### Set task:
Write out all of the lines below, exactly and completely.
:::
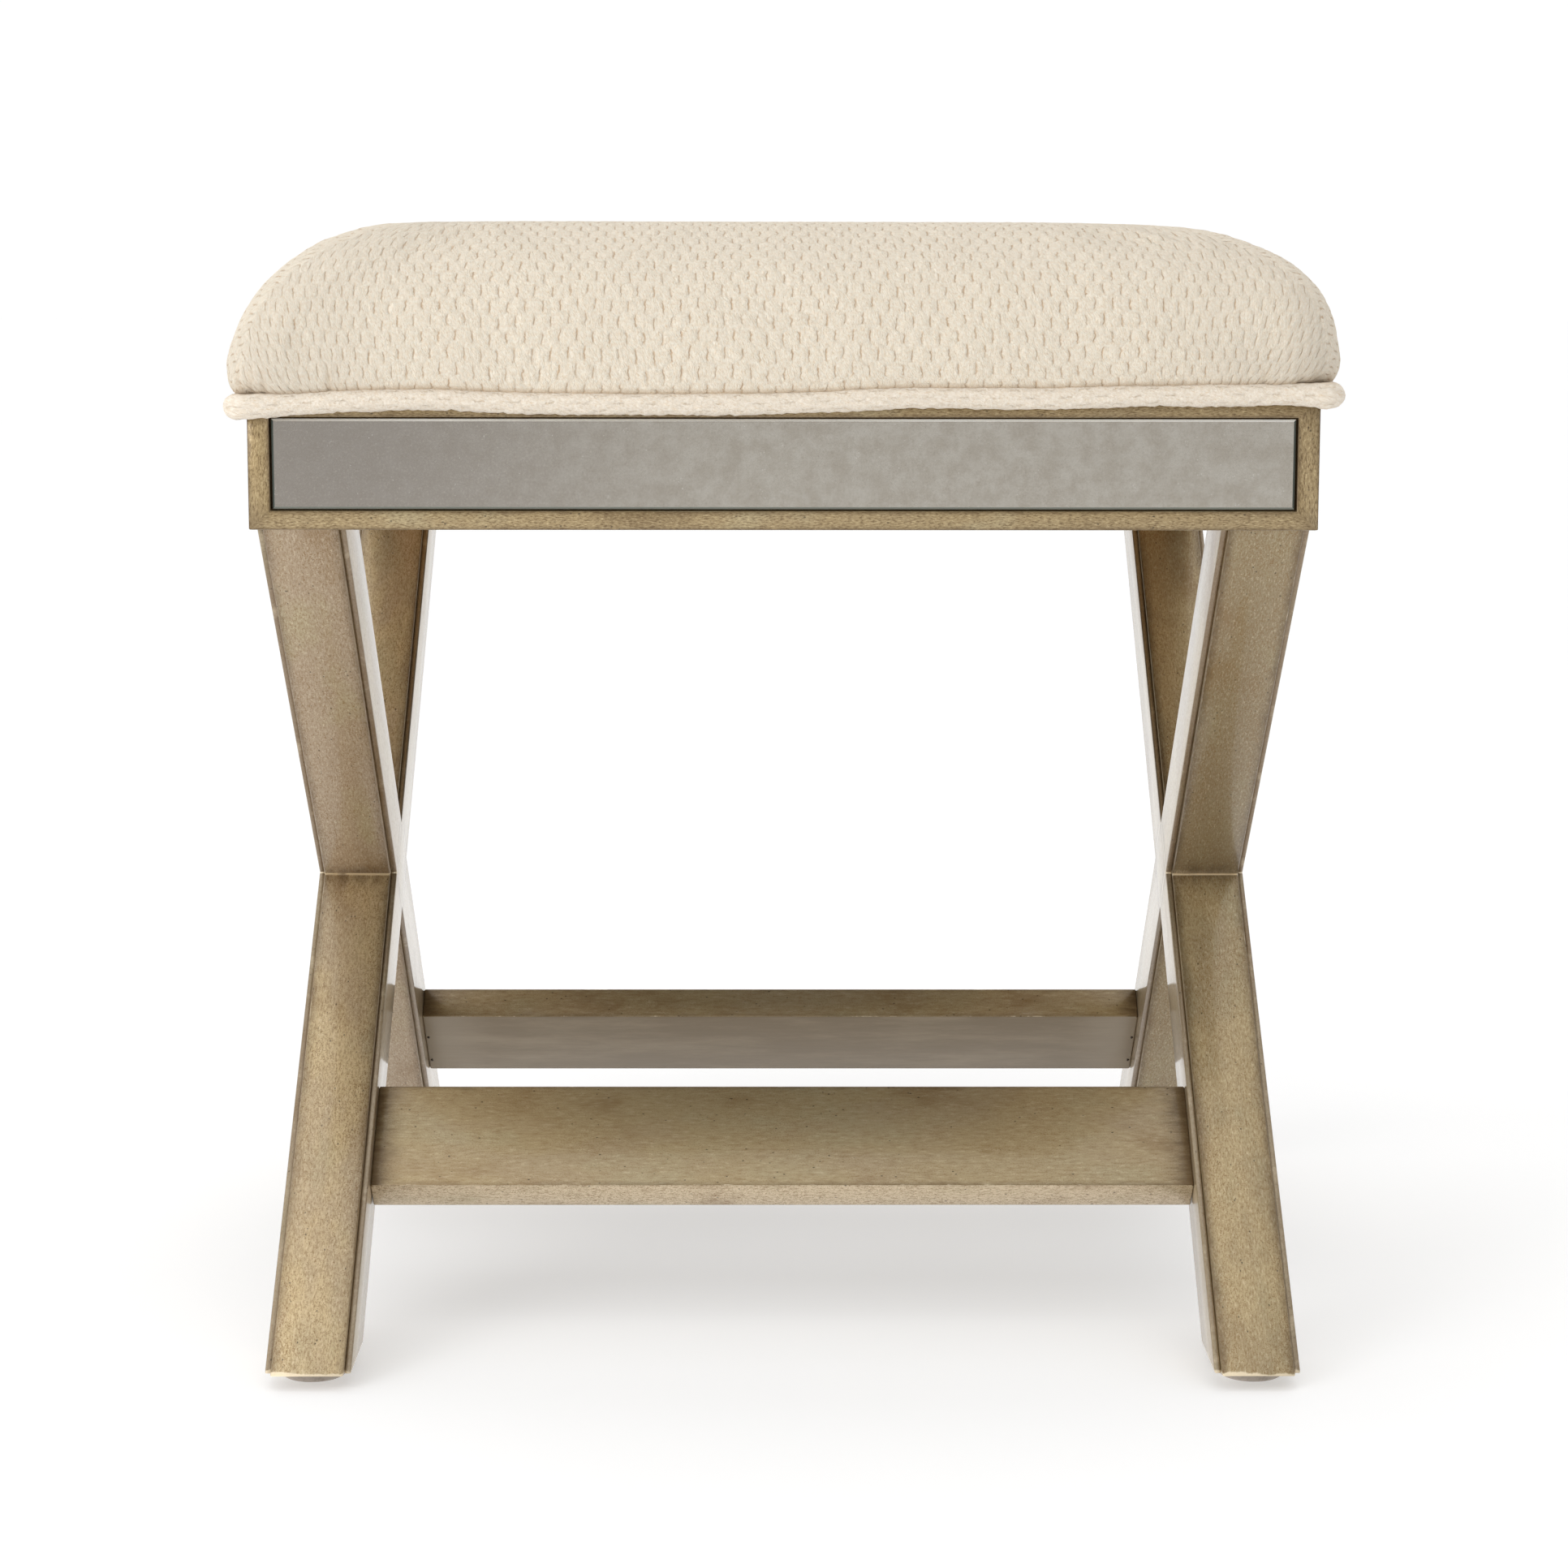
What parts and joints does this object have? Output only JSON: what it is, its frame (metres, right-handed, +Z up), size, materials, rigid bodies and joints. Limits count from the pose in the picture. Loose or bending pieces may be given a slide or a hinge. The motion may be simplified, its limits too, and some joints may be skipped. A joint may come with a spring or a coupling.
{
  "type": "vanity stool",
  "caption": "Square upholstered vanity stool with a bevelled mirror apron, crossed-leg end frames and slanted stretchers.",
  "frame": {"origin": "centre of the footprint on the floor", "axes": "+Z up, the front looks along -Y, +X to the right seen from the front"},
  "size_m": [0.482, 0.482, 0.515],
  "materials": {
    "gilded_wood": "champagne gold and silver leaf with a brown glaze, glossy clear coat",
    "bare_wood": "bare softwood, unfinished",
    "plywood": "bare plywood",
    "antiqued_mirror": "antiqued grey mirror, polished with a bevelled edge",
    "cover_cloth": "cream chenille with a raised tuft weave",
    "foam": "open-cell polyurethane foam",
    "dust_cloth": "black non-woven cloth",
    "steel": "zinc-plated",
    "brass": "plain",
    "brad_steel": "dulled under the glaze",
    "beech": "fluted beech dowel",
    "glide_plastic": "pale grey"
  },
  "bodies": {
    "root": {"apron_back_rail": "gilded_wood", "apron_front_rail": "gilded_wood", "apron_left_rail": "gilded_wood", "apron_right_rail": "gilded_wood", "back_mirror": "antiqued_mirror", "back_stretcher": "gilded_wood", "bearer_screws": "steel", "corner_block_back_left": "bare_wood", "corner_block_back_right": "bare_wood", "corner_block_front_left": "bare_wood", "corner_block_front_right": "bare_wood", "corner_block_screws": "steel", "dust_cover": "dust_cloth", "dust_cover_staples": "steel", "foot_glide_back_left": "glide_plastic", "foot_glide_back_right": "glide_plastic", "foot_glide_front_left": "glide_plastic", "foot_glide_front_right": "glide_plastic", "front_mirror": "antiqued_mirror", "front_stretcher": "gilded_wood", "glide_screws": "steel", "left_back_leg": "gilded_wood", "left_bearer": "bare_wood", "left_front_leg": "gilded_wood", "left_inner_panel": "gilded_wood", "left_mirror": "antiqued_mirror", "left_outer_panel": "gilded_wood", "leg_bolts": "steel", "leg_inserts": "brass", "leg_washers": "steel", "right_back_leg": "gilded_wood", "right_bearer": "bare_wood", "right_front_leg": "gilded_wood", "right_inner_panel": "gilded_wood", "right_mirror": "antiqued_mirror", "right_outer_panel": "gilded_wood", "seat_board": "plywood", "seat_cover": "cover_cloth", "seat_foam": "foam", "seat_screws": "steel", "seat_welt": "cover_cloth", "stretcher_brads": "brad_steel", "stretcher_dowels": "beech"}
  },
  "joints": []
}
:::
### Output for this task:
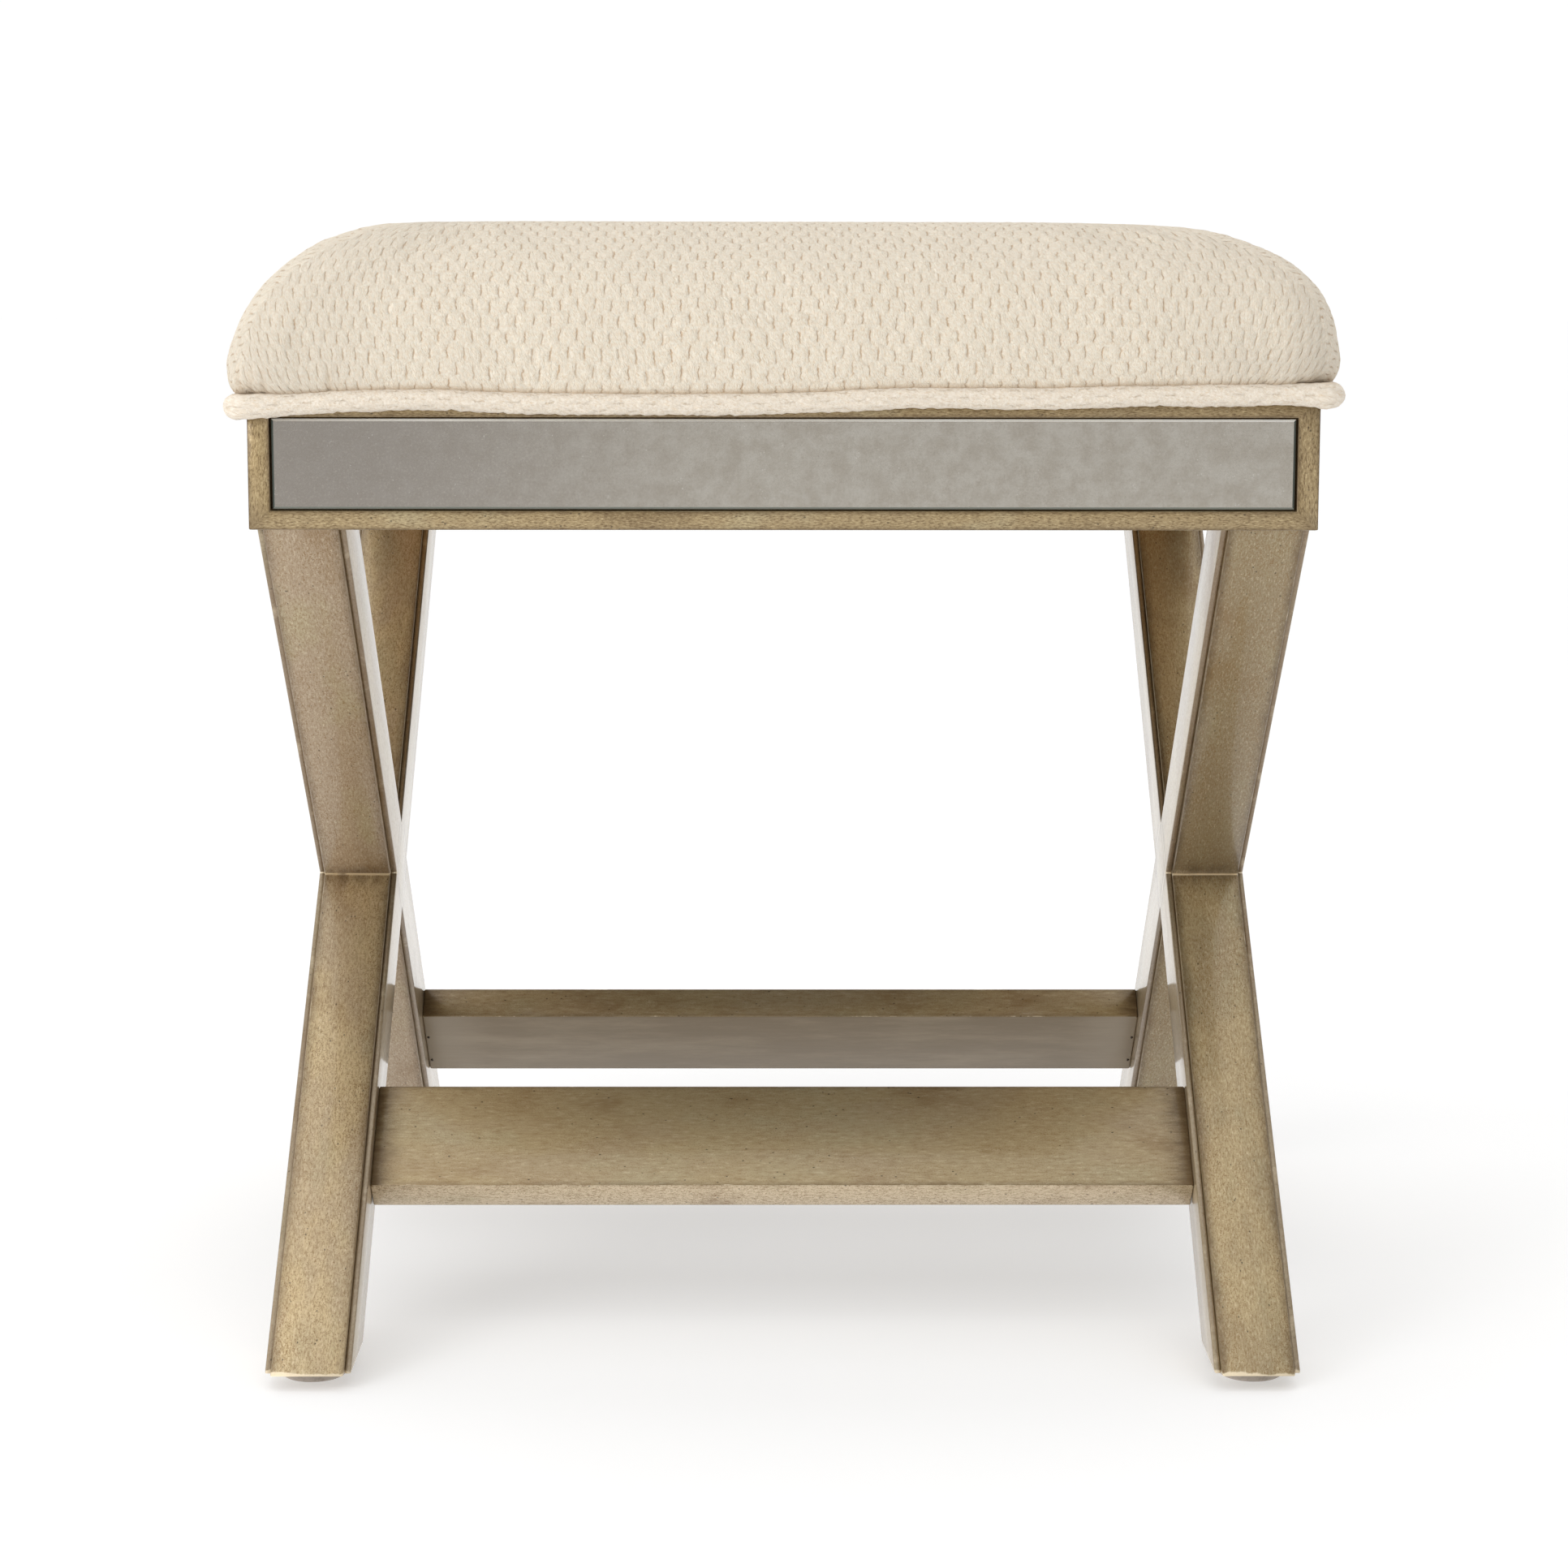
What parts and joints does this object have? Output only JSON: what it is, its frame (metres, right-handed, +Z up), size, materials, rigid bodies and joints. Limits count from the pose in the picture. Loose or bending pieces may be given a slide or a hinge. The motion may be simplified, its limits too, and some joints may be skipped. A joint may come with a spring or a coupling.
{
  "type": "vanity stool",
  "caption": "Square upholstered vanity stool with a bevelled mirror apron, crossed-leg end frames and slanted stretchers.",
  "frame": {"origin": "centre of the footprint on the floor", "axes": "+Z up, the front looks along -Y, +X to the right seen from the front"},
  "size_m": [0.482, 0.482, 0.515],
  "materials": {
    "gilded_wood": "champagne gold and silver leaf with a brown glaze, glossy clear coat",
    "bare_wood": "bare softwood, unfinished",
    "plywood": "bare plywood",
    "antiqued_mirror": "antiqued grey mirror, polished with a bevelled edge",
    "cover_cloth": "cream chenille with a raised tuft weave",
    "foam": "open-cell polyurethane foam",
    "dust_cloth": "black non-woven cloth",
    "steel": "zinc-plated",
    "brass": "plain",
    "brad_steel": "dulled under the glaze",
    "beech": "fluted beech dowel",
    "glide_plastic": "pale grey"
  },
  "bodies": {
    "root": {"apron_back_rail": "gilded_wood", "apron_front_rail": "gilded_wood", "apron_left_rail": "gilded_wood", "apron_right_rail": "gilded_wood", "back_mirror": "antiqued_mirror", "back_stretcher": "gilded_wood", "bearer_screws": "steel", "corner_block_back_left": "bare_wood", "corner_block_back_right": "bare_wood", "corner_block_front_left": "bare_wood", "corner_block_front_right": "bare_wood", "corner_block_screws": "steel", "dust_cover": "dust_cloth", "dust_cover_staples": "steel", "foot_glide_back_left": "glide_plastic", "foot_glide_back_right": "glide_plastic", "foot_glide_front_left": "glide_plastic", "foot_glide_front_right": "glide_plastic", "front_mirror": "antiqued_mirror", "front_stretcher": "gilded_wood", "glide_screws": "steel", "left_back_leg": "gilded_wood", "left_bearer": "bare_wood", "left_front_leg": "gilded_wood", "left_inner_panel": "gilded_wood", "left_mirror": "antiqued_mirror", "left_outer_panel": "gilded_wood", "leg_bolts": "steel", "leg_inserts": "brass", "leg_washers": "steel", "right_back_leg": "gilded_wood", "right_bearer": "bare_wood", "right_front_leg": "gilded_wood", "right_inner_panel": "gilded_wood", "right_mirror": "antiqued_mirror", "right_outer_panel": "gilded_wood", "seat_board": "plywood", "seat_cover": "cover_cloth", "seat_foam": "foam", "seat_screws": "steel", "seat_welt": "cover_cloth", "stretcher_brads": "brad_steel", "stretcher_dowels": "beech"}
  },
  "joints": []
}